S3 and S4: Novel Hybrid Activation Functions for Deep Neural Networks

Activation functions are critical components in deep neural networks, directly influencing gradient flow, training stability, and model performance. Traditional functions like ReLU suffer from dead neuron problems, while sigmoid and tanh exhibit vanishing gradient issues. We introduce two novel hybrid activation functions: S3 (Sigmoid-Softsign) and its improved version S4 (smoothed S3). S3 combines sigmoid for negative inputs with Softsign for positive inputs, while S4 employs a smooth transition mechanism controlled by a steepness parameter k. Comprehensive experiments were conducted across binary classification, multi-class classification, and regression tasks using three different neural network architectures.
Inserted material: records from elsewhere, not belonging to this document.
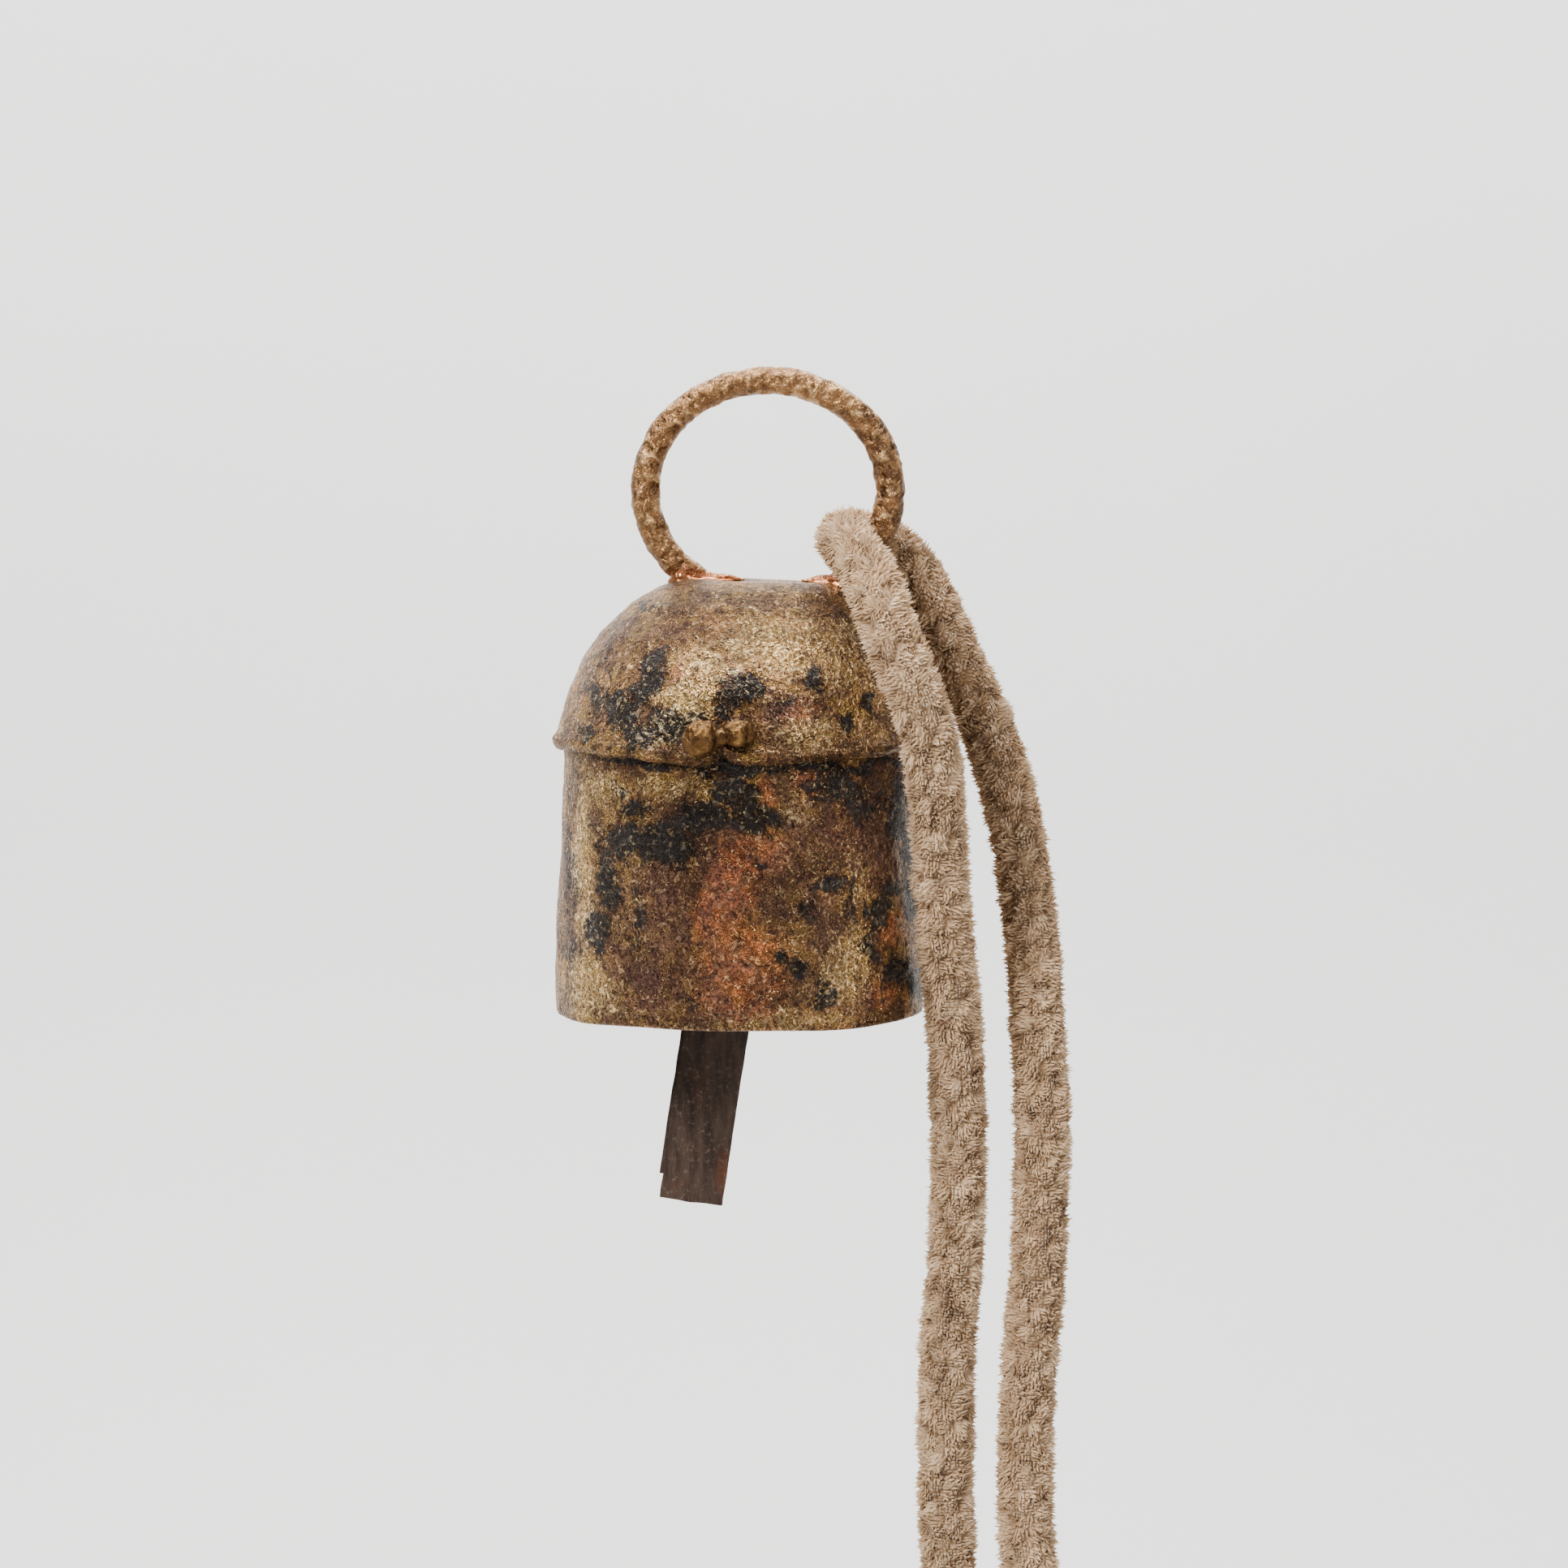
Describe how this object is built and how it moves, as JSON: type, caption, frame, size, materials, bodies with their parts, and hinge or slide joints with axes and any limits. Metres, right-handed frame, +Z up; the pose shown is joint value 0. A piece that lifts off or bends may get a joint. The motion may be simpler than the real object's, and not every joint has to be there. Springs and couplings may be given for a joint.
{
  "type": "christmas bell ornament",
  "caption": "Small handmade sheet-metal bell with a domed crown, a wire hanging ring, a loose folded clapper and a soft looped cord.",
  "frame": {"origin": "the point under the top of the hanging ring, where a hook takes the weight", "axes": "+Z up along the bell, the ring lies in the XZ plane, -Y towards the front with the rim stitch"},
  "size_m": [0.0449, 0.0345, 0.1445],
  "materials": {
    "skirt": "hammered, brass and copper coat fired to brown, orange and black patches",
    "crown": "hammered, brass coat with dark fired patches",
    "hanging_ring": "hammered bronze-brown wire",
    "braze": "bright copper-coloured braze",
    "rim_stitch": "brass-coated wire, hammered ends",
    "inner_wire": "dull brown wire",
    "clapper": "dark brown oxidised strip",
    "cord": "taupe chenille pile"
  },
  "bodies": {
    "bell": {"skirt": "skirt", "crown": "crown", "hanging_ring": "hanging_ring", "left_braze": "braze", "right_braze": "braze", "rim_stitch": "rim_stitch", "clapper_staple": "inner_wire", "cord": "cord", "cord_knot": "cord", "left_tail": "cord", "right_tail": "cord"},
    "link": {"clapper_link": "inner_wire"},
    "clapper": {"clapper": "clapper"}
  },
  "joints": [
    {"name": "clapper_side_swing", "type": "hinge", "parent": "bell", "child": "link", "pos_m": [0.0005, 0, -0.0206], "axis": [0, 1, 0], "range_deg": [-17, 11]},
    {"name": "clapper_front_swing", "type": "hinge", "parent": "link", "child": "clapper", "pos_m": [0.00002, 0, -0.02402], "axis": [0.9903, 0, -0.1392], "range_deg": [-15, 15]}
  ]
}
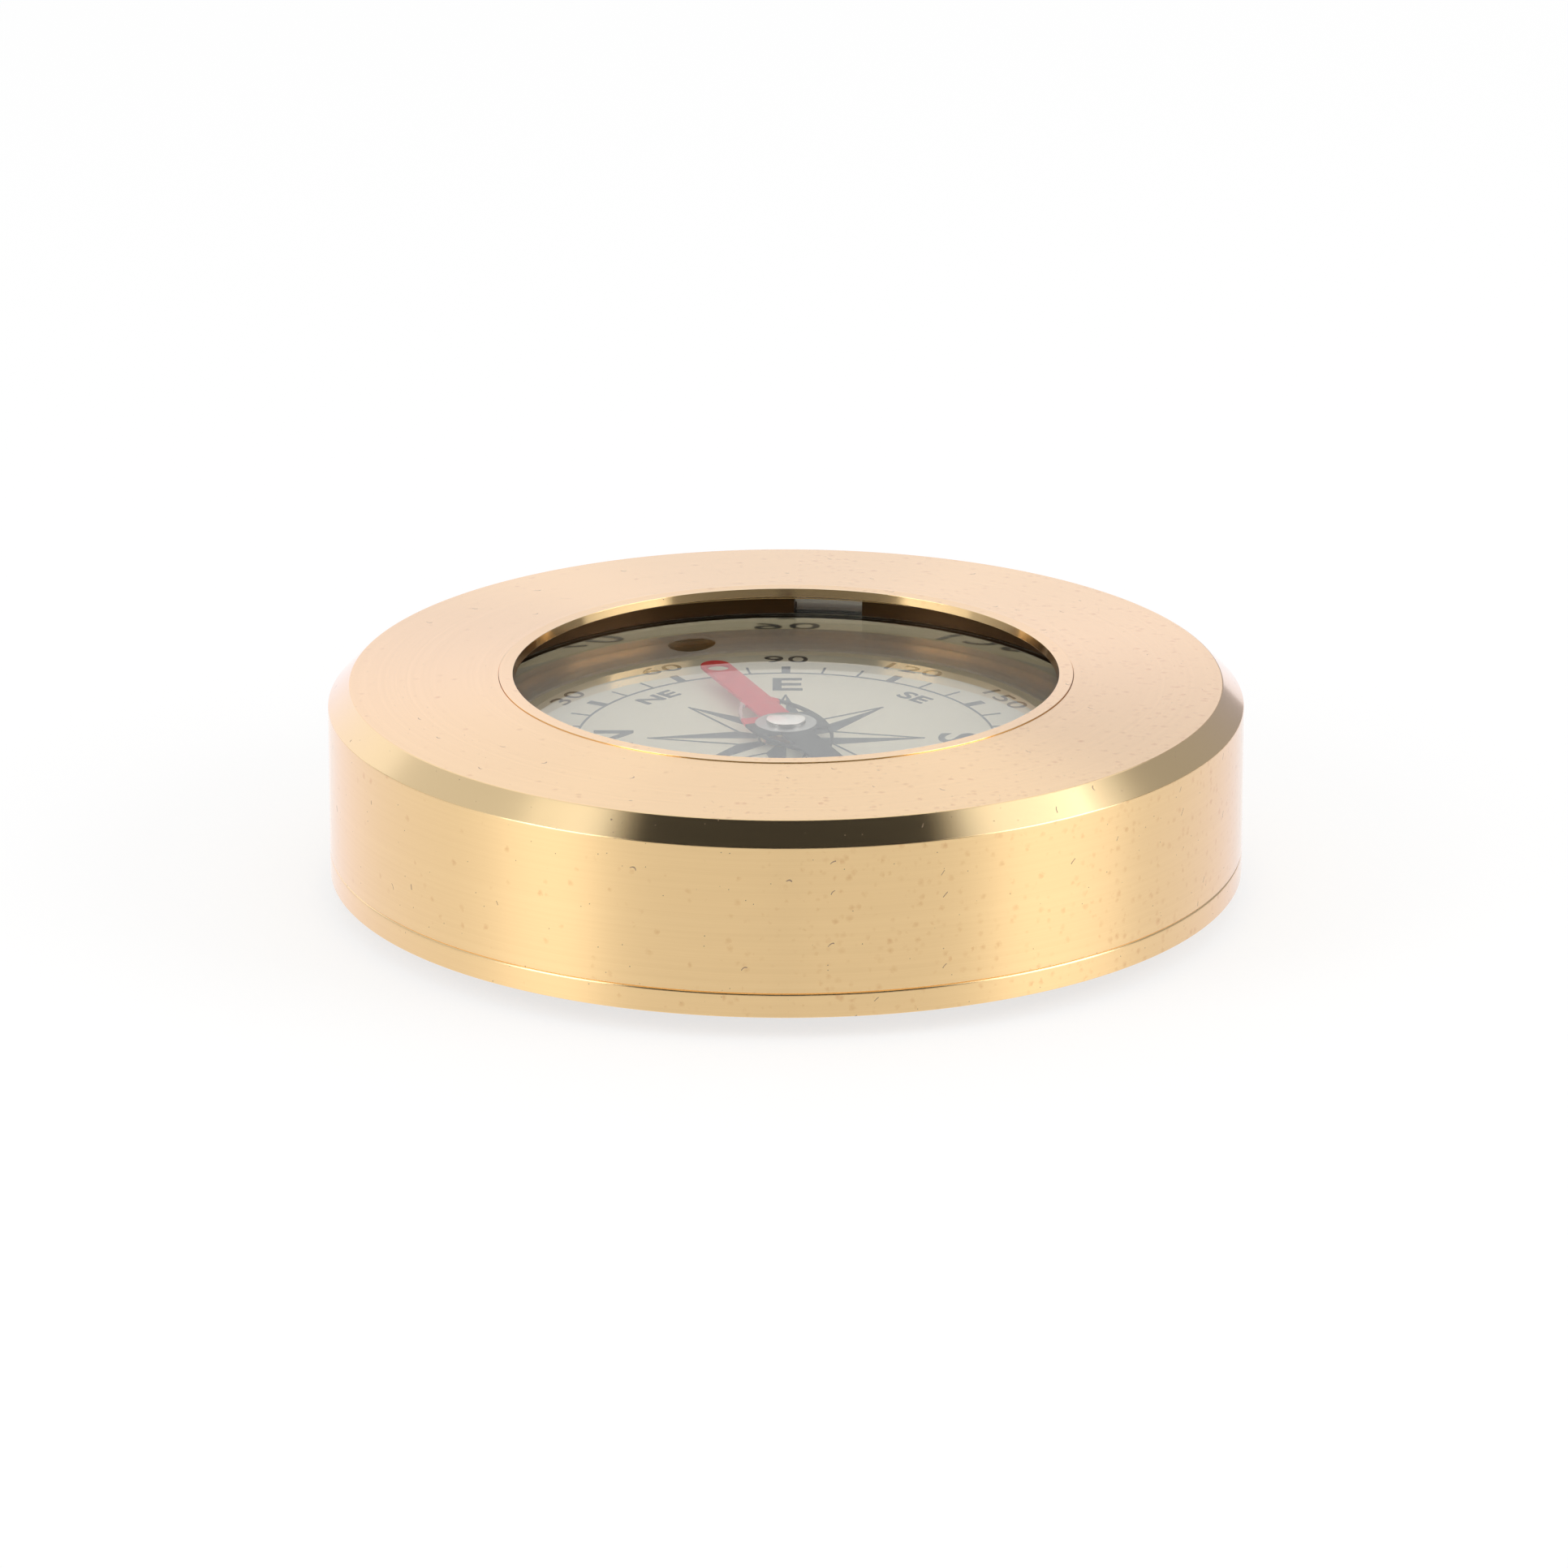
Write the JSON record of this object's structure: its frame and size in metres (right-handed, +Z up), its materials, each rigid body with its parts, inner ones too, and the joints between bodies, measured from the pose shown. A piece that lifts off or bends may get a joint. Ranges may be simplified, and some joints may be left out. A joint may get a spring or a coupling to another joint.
{
  "type": "pocket compass",
  "caption": "Round turned brass pocket compass: thick case with a chamfered top, recessed glass window, printed dial, free-turning needle and anti-slip pad.",
  "frame": {"origin": "middle of the flat face that the compass stands on, the underside of its rubber pad", "axes": "+Z up along the case's axis and the needle's pivot; the dial's E lies towards +Y and its N towards -X"},
  "size_m": [0.057, 0.057, 0.014],
  "materials": {
    "case_brass": "fine-turned brass, lightly polished",
    "bezel_brass": "fine-turned brass",
    "base_brass": "fine-turned brass",
    "adhesive_film": "clear double-sided film",
    "pad_rubber": "matt black sheet rubber",
    "cushion_foam": "closed-cell foam",
    "cup_nickel": "nickel-plated brass",
    "seat_plastic": "black moulded plastic",
    "card_enamel": "cream enamel on sheet metal",
    "dial_ink": "dark screen-printed ink",
    "ring_aluminium": "satin",
    "liner_nickel": "polished",
    "seal_rubber": "pale matt silicone",
    "window_glass": "clear polished flat glass",
    "spring_steel": "dark brown oxide on flat spring steel",
    "screw_steel": "zinc-plated",
    "foot_brass": "turned brass",
    "pin_steel": "hardened and polished",
    "needle_paint": "red paint on the north half, black on the south half",
    "cap_nickel": "bright nickel",
    "collar_brass": "turned brass",
    "jewel_ruby": "polished synthetic jewel"
  },
  "bodies": {
    "compass_case": {"case_body": "case_brass", "window_bezel": "bezel_brass", "base_plate": "base_brass", "pad_tape": "adhesive_film", "base_pad": "pad_rubber", "capsule_cushion": "cushion_foam", "capsule_cup": "cup_nickel", "dial_seat": "seat_plastic", "dial_card": "card_enamel", "scale_print": "dial_ink", "rose_print": "dial_ink", "dial_ring": "ring_aluminium", "wall_liner": "liner_nickel", "glass_seal": "seal_rubber", "window_glass": "window_glass", "snap_ring": "spring_steel", "foot_screw": "screw_steel", "pivot_foot": "foot_brass", "pivot_pin": "pin_steel"},
    "needle": {"needle_blade": "needle_paint", "needle_cap": "cap_nickel", "needle_collar": "collar_brass", "cap_jewel": "jewel_ruby"}
  },
  "joints": [
    {"name": "needle_spin", "type": "hinge", "parent": "compass_case", "child": "needle", "pos_m": [0, 0, 0.00996], "axis": [0, 0, 1], "continuous": true}
  ]
}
S4 outperformed nine baseline activation functions. It achieved 97.4% accuracy on MNIST, 95.4% on the Iris dataset, and 18.7 ± 1.2 MSE on the Boston Housing regression. Moreover, S4 converged faster and maintained more stable gradient flow, reducing training time by 28.8% on average compared with ReLU across tested network depths. Comparative analysis revealed S4: maintained gradient magnitudes within the [0.24, 0.59] range while avoiding the dead neuron problem that affects 18% of ReLU neurons. The S4 activation function addresses key limitations of existing functions through its hybrid design and smooth transition mechanism. The tunable parameter k allows adaptation to different tasks and network depths, making S4 a versatile choice for deep learning applications. These findings indicate that hybrid activation functions provide a viable approach for improving neural network training dynamics.